Still, even with all that experience coming back, Campbell plays the underdog card, squeezing all the juice from that rock. “We have to work week-in and week-out to be the best team we can be,” he said.
Running back Breece Hall still embodies his rather electrifying statement after Iowa State’s 23-20 win over Texas last season in Austin. Hall took a blowtorch to the Longhorns by saying “it’s five-star culture vs. five-star players.”
Asked about it Wednesday, Hall said “That really just came to my head, it wasn’t anything planned or anything like that.”
“The five-star culture just really defines our team,” said Hall, who for the record was a four-star prospect from Wichita, Kan. “It shows that we don’t have those guys that everybody wants. We don’t have the guys who care about the glitz and glamour and the guys with all the hype. We just have guys who are ready to come in, work their butts off and play.”
Fifth-year safety Greg Eisworth II said Hall’s phrase was “short and sweet.”
Now that athletes can profit off their name, image and likeness, you too can get a “Five Star Culture” shirt with Hall’s name in the Cyclone Fanatic Shop for $25. Or a “Welcome to Brocktober” shirt to promote the quarterback. Hurry, supplies are endless.
“I’m trying to buy one, man. I’m trying to get some of those,” Campbell joked. “The great thing about our guys is that they’re never going to do anything that’s above the team.”
Based on recruiting rankings, Iowa State probably shouldn’t be this competitive. The Cyclones had the seventh-best recruiting classes in the Big 12 in 2017 and 2018. They moved up to sixth in the league’s composite rankings in 2019 and sixth again in 2020, according to 247Sports.
Texas and Oklahoma are almost always battling for the top two spots. Yet the Cyclones currently have a two-game winning streak over the Horns. They’ve won two of the last five against the Sooners, losing the Big 12 championship game by just six points.
Eisworth said recruits must “have enough humility to put your ego aside, buy into what we’re doing here and that’s how we’re going to roll.”
Players always play harder for coaches they like and coaches they trust. It’s clear Campbell has a bond with his. Maybe it’s because he switched up the spring practice schedule, going to NFL-style OTAs that are less physical and more about teaching.
Recruits also quickly learn it’s not about the fancy facilities or the program’s bells and whistles. It’s about the personal relationships one forms with their coaches and teammates, Eisworth said. And he was a South Grand Prairie graduate, someone who once thought he’d never move that far from Texas.
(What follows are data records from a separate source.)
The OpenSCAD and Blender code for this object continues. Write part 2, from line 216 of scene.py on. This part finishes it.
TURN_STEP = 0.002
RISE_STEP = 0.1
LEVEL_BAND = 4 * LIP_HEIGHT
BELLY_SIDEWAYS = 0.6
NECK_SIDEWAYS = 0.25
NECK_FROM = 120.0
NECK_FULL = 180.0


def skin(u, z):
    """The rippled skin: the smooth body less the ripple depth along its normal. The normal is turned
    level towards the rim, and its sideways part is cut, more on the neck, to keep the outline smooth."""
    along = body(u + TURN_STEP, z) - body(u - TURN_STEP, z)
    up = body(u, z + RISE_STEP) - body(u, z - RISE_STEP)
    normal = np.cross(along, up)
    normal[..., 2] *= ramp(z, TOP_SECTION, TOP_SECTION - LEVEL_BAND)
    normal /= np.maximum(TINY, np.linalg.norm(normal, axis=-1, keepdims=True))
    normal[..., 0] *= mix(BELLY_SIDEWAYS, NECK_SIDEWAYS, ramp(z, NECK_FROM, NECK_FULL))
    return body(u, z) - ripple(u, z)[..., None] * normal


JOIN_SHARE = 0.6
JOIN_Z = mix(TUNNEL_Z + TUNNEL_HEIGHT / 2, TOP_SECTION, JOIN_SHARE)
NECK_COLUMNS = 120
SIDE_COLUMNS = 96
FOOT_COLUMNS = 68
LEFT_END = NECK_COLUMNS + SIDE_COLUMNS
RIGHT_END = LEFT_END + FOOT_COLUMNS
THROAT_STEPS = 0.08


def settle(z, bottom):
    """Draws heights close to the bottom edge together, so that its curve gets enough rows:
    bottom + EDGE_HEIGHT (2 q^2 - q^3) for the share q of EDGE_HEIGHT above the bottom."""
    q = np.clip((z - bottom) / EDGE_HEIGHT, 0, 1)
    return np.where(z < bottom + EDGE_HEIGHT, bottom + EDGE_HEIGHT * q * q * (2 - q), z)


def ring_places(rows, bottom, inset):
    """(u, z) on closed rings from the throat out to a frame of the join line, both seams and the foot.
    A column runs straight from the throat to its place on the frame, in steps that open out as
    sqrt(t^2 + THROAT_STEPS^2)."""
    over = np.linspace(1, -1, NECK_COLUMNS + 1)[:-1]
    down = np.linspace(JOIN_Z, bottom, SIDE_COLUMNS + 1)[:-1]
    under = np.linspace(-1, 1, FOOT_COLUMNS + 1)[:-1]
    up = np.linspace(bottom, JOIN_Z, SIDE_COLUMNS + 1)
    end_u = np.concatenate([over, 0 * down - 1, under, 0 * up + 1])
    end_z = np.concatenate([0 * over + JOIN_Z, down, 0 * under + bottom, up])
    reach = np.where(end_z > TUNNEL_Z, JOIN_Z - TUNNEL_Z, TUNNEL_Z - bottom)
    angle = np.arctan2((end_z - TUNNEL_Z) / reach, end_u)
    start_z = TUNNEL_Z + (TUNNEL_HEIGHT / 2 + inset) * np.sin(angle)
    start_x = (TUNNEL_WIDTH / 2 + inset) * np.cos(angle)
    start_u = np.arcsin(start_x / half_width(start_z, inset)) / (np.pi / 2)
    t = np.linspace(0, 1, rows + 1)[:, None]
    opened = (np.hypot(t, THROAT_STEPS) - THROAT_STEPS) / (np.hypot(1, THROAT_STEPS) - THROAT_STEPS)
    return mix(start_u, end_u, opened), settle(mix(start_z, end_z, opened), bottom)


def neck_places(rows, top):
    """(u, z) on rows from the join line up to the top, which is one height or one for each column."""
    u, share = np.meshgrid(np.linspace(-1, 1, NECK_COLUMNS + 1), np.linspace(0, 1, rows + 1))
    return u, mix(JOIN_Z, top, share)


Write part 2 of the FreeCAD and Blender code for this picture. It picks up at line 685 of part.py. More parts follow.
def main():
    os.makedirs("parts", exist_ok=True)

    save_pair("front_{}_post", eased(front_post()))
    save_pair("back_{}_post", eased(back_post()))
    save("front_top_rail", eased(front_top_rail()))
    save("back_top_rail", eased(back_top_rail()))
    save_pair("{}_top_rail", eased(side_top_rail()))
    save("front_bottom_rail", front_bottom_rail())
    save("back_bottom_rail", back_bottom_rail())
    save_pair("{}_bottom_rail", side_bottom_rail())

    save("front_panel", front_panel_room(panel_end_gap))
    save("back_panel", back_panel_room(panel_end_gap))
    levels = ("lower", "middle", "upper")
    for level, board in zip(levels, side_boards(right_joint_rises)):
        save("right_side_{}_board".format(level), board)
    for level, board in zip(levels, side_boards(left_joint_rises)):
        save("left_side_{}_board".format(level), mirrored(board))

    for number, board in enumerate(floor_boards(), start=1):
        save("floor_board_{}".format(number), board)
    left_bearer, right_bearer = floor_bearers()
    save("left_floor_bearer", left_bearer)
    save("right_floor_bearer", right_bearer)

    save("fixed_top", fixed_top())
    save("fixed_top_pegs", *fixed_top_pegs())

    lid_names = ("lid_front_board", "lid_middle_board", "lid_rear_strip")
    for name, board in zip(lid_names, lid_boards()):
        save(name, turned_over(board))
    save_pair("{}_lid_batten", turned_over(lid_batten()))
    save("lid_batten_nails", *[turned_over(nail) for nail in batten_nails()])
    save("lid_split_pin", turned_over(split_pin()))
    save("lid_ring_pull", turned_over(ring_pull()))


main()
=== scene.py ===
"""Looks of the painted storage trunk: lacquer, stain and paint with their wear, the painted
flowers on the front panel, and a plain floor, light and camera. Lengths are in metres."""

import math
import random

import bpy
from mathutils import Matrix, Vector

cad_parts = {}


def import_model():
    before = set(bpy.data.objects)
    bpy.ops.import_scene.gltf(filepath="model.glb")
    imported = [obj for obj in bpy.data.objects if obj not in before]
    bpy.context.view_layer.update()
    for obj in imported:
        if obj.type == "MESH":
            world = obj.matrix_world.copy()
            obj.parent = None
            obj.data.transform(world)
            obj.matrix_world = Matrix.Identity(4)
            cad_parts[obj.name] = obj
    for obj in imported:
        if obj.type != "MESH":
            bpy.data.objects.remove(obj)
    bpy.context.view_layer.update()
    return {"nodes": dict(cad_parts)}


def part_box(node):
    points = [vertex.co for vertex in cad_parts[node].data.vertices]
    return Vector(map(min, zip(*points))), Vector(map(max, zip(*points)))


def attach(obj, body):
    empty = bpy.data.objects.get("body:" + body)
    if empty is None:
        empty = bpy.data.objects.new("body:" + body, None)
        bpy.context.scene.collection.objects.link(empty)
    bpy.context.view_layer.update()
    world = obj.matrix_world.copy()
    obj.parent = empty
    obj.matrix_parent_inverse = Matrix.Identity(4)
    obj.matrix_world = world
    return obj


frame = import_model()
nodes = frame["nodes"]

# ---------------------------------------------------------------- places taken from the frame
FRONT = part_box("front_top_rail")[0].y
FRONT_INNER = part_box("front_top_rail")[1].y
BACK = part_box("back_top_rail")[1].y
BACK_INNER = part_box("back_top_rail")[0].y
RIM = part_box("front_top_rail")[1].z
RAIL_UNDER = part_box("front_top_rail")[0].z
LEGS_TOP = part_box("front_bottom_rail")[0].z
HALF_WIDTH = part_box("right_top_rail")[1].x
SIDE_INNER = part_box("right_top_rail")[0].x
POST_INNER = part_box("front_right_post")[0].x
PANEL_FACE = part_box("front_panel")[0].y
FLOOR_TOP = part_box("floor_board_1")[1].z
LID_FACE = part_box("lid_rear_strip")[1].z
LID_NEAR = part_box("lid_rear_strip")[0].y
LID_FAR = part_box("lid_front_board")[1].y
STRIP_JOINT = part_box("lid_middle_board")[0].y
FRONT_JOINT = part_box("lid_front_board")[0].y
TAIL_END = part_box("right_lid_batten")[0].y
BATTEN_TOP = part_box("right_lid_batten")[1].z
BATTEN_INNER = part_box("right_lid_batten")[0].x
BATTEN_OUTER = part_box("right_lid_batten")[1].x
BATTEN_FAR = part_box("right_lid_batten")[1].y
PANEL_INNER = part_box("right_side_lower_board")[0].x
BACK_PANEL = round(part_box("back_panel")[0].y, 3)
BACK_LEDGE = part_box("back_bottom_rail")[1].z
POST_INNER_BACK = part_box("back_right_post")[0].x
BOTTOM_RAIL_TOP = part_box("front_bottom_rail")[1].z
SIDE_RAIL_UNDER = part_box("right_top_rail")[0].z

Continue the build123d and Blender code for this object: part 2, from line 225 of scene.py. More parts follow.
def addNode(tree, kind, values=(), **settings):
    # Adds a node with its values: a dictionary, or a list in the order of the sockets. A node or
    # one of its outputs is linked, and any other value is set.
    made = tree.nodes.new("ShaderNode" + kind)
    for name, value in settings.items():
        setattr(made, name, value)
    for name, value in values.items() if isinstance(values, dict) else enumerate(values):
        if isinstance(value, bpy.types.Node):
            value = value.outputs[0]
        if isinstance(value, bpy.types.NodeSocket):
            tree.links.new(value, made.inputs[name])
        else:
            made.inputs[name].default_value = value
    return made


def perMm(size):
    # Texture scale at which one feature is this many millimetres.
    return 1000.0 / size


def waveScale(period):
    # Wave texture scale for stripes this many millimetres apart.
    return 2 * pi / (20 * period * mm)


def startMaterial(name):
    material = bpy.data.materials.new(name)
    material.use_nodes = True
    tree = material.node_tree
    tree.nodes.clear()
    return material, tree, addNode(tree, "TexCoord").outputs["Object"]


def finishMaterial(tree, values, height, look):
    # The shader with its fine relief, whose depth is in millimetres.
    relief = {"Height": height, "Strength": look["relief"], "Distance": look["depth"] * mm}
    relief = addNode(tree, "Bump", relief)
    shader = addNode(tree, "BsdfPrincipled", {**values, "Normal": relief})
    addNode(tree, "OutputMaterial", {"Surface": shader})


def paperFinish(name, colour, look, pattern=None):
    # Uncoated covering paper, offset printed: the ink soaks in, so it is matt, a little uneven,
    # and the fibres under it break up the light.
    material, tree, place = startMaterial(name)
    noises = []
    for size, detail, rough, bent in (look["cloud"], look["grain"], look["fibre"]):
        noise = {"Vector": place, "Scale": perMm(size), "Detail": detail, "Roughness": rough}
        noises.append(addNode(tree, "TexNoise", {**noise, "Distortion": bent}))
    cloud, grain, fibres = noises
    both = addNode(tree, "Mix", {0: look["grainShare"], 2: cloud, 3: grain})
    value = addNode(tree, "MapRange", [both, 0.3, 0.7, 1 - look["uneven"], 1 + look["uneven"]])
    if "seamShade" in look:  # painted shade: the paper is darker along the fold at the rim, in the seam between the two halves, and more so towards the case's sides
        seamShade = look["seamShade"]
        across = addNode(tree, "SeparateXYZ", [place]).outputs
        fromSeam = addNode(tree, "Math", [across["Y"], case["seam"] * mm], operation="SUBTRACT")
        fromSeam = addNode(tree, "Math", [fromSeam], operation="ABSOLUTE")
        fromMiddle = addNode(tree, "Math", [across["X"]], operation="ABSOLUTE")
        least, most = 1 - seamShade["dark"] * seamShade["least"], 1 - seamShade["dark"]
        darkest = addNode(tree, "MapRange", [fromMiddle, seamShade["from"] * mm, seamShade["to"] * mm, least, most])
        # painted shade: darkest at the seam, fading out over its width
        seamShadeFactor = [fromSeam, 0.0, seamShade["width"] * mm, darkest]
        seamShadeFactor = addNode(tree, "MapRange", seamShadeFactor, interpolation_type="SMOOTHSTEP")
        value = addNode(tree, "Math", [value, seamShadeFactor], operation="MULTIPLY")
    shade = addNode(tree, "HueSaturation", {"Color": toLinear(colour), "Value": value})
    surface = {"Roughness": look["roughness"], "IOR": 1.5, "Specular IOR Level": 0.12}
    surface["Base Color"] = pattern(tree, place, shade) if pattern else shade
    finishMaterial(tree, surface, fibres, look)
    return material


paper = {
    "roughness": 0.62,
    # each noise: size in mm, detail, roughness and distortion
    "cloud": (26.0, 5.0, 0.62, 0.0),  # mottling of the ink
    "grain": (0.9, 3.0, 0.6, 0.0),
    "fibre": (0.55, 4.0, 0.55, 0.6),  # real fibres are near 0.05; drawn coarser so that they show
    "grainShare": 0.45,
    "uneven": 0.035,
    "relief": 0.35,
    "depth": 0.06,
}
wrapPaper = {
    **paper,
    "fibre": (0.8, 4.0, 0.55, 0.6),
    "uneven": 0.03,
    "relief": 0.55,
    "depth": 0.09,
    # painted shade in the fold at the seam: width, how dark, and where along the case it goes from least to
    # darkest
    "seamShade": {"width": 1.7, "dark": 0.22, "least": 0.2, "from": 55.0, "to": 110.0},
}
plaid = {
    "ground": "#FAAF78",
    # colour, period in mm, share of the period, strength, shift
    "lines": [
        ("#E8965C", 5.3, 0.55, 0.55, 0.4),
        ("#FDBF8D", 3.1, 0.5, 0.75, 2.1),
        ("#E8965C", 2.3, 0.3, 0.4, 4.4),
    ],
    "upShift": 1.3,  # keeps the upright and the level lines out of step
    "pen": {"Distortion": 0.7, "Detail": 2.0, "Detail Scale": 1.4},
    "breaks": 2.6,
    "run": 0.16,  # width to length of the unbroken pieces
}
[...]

“Campbell, I could view him as a father, I could view him as a brother,” Eisworth said. “From day one when you talk to him, he keeps it real with you. There are no limits on the conversations you can have with him, and I think a lot of guys respect that. That’s what you’d want from a head coach or someone that you’re playing for.”
This season, Iowa State opens against Northern Iowa and Iowa at home and then plays UNLV at Allegiant Stadium in Las Vegas. If there’s been one hitch in Campbell’s giddy-up, it’s been an early-season stumble, like the one last season against Louisiana.
Yes, it was those same Ragin’ Cajuns that are coming to Austin to face the Longhorns in the season opener. Texas coach Steve Sarkisian will have to face a loaded Louisiana squad with one of the Big 12’s most inexperienced rosters, if game experience counts for anything.
Campbell has the demeanor of someone who isn’t afraid of anything. Maybe that’s because he knows Iowa State is close to a Big 12 championship, which puts the program close to being in playoff contention.
Five-star coaching? Maybe. Five-star culture, indeed.
“I should probably get a copyright on that, but I didn’t,” Campbell said of Hall’s line. “When your best players stand for what you believe in, and they’re willing to fight for the standard and the culture, then I think your culture has a chance to bleed out.”